Begin

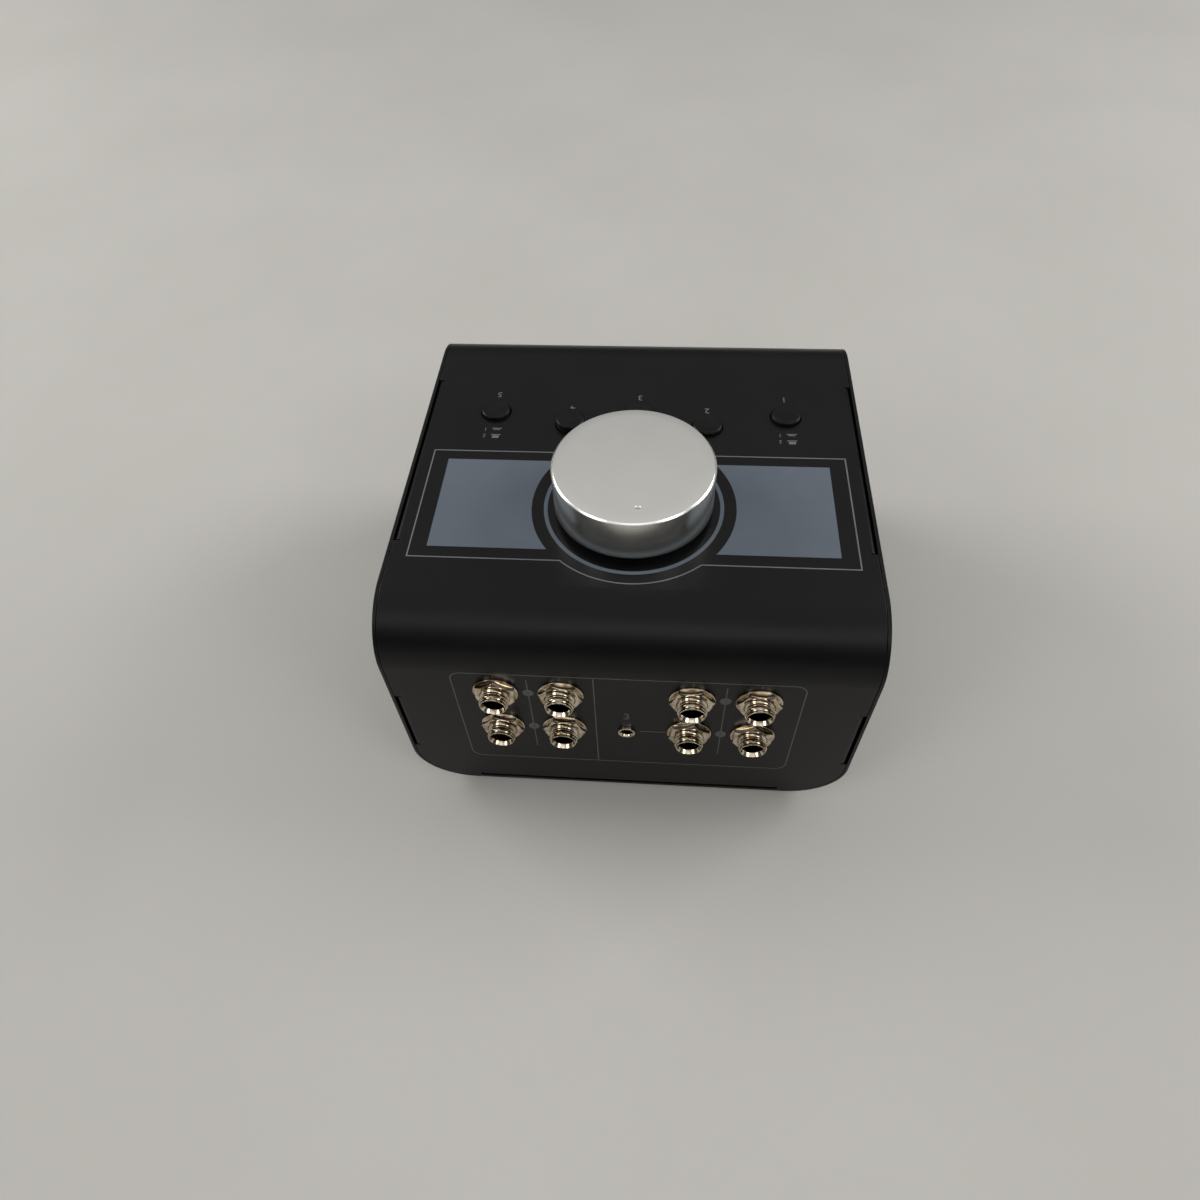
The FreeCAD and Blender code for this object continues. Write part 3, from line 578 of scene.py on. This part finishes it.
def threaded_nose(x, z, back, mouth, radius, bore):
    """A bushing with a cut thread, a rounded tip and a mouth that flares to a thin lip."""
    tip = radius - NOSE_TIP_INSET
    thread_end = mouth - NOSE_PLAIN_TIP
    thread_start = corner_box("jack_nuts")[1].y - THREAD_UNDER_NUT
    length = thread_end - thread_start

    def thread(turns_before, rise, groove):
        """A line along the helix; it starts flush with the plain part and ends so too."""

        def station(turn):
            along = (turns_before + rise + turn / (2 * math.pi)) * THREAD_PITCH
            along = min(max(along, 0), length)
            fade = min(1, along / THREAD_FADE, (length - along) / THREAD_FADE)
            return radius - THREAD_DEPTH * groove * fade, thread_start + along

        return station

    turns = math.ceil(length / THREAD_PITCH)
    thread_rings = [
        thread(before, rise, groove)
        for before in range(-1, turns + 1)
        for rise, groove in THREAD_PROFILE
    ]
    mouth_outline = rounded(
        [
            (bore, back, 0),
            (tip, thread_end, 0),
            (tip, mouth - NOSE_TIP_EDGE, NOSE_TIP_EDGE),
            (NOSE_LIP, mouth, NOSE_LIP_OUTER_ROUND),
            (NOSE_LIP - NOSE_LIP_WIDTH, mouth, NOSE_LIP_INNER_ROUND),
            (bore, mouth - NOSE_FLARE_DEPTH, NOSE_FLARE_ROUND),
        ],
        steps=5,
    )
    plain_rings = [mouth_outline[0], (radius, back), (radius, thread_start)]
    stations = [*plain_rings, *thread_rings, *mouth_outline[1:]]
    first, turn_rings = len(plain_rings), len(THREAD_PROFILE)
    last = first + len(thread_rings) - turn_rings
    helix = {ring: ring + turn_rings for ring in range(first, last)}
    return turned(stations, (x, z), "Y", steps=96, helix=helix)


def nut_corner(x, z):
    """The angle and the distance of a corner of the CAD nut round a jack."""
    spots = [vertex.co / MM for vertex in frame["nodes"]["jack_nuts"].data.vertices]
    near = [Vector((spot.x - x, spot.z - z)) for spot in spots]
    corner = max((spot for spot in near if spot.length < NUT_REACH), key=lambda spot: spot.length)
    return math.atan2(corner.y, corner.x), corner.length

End

▸ **Requirements**
Give the listing above again, word for word.

▸ **Task solution**
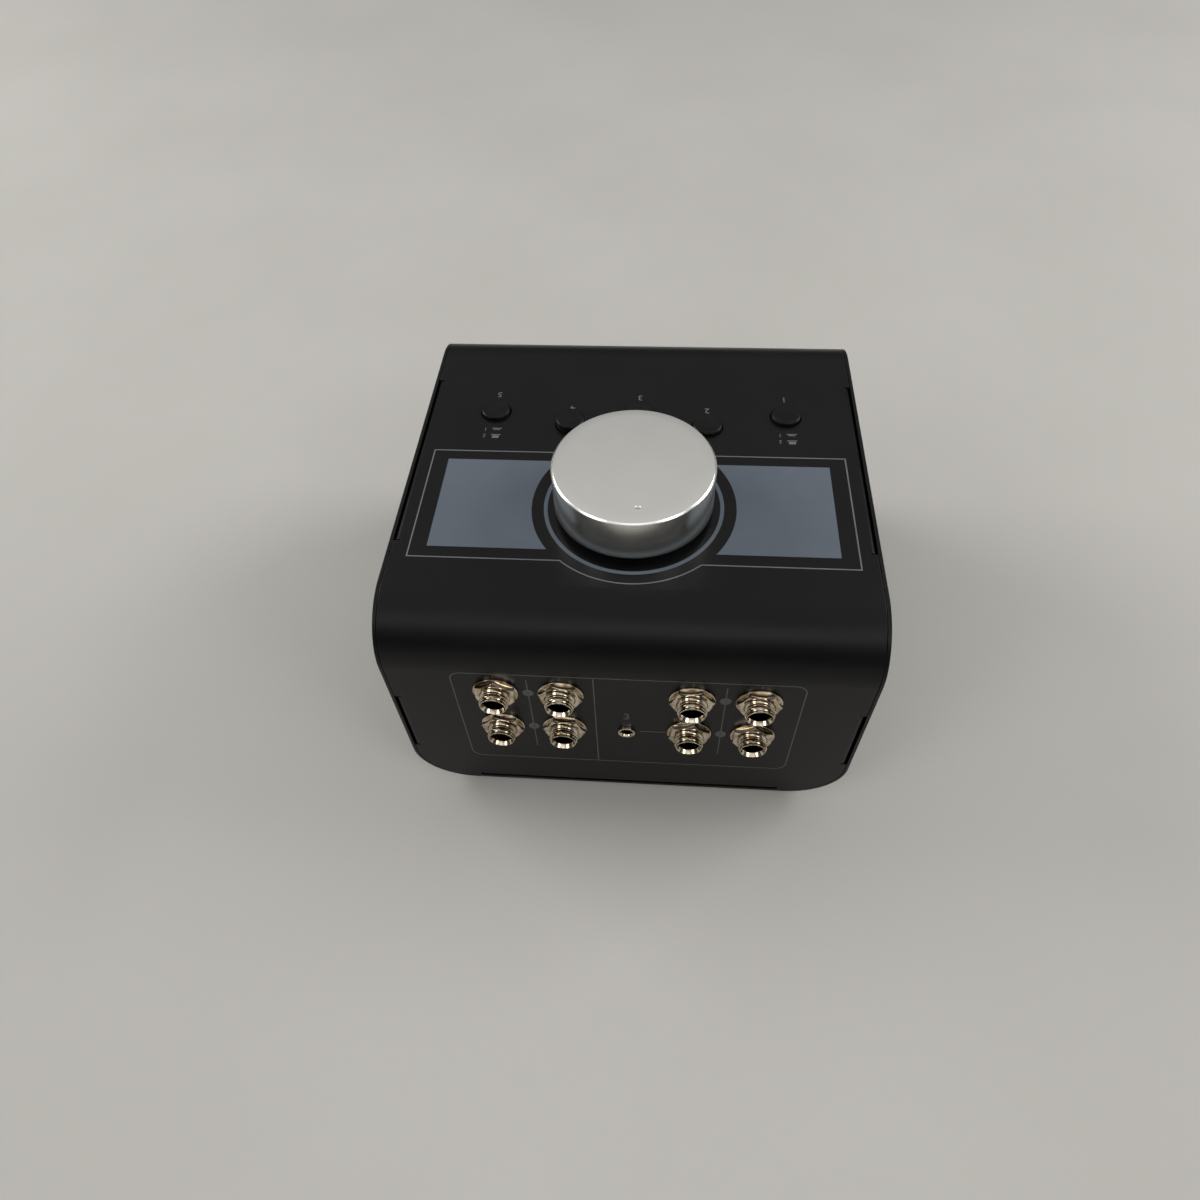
The FreeCAD and Blender code for this object continues. Write part 3, from line 578 of scene.py on. This part finishes it.
def threaded_nose(x, z, back, mouth, radius, bore):
    """A bushing with a cut thread, a rounded tip and a mouth that flares to a thin lip."""
    tip = radius - NOSE_TIP_INSET
    thread_end = mouth - NOSE_PLAIN_TIP
    thread_start = corner_box("jack_nuts")[1].y - THREAD_UNDER_NUT
    length = thread_end - thread_start

    def thread(turns_before, rise, groove):
        """A line along the helix; it starts flush with the plain part and ends so too."""

        def station(turn):
            along = (turns_before + rise + turn / (2 * math.pi)) * THREAD_PITCH
            along = min(max(along, 0), length)
            fade = min(1, along / THREAD_FADE, (length - along) / THREAD_FADE)
            return radius - THREAD_DEPTH * groove * fade, thread_start + along

        return station

    turns = math.ceil(length / THREAD_PITCH)
    thread_rings = [
        thread(before, rise, groove)
        for before in range(-1, turns + 1)
        for rise, groove in THREAD_PROFILE
    ]
    mouth_outline = rounded(
        [
            (bore, back, 0),
            (tip, thread_end, 0),
            (tip, mouth - NOSE_TIP_EDGE, NOSE_TIP_EDGE),
            (NOSE_LIP, mouth, NOSE_LIP_OUTER_ROUND),
            (NOSE_LIP - NOSE_LIP_WIDTH, mouth, NOSE_LIP_INNER_ROUND),
            (bore, mouth - NOSE_FLARE_DEPTH, NOSE_FLARE_ROUND),
        ],
        steps=5,
    )
    plain_rings = [mouth_outline[0], (radius, back), (radius, thread_start)]
    stations = [*plain_rings, *thread_rings, *mouth_outline[1:]]
    first, turn_rings = len(plain_rings), len(THREAD_PROFILE)
    last = first + len(thread_rings) - turn_rings
    helix = {ring: ring + turn_rings for ring in range(first, last)}
    return turned(stations, (x, z), "Y", steps=96, helix=helix)


def nut_corner(x, z):
    """The angle and the distance of a corner of the CAD nut round a jack."""
    spots = [vertex.co / MM for vertex in frame["nodes"]["jack_nuts"].data.vertices]
    near = [Vector((spot.x - x, spot.z - z)) for spot in spots]
    corner = max((spot for spot in near if spot.length < NUT_REACH), key=lambda spot: spot.length)
    return math.atan2(corner.y, corner.x), corner.length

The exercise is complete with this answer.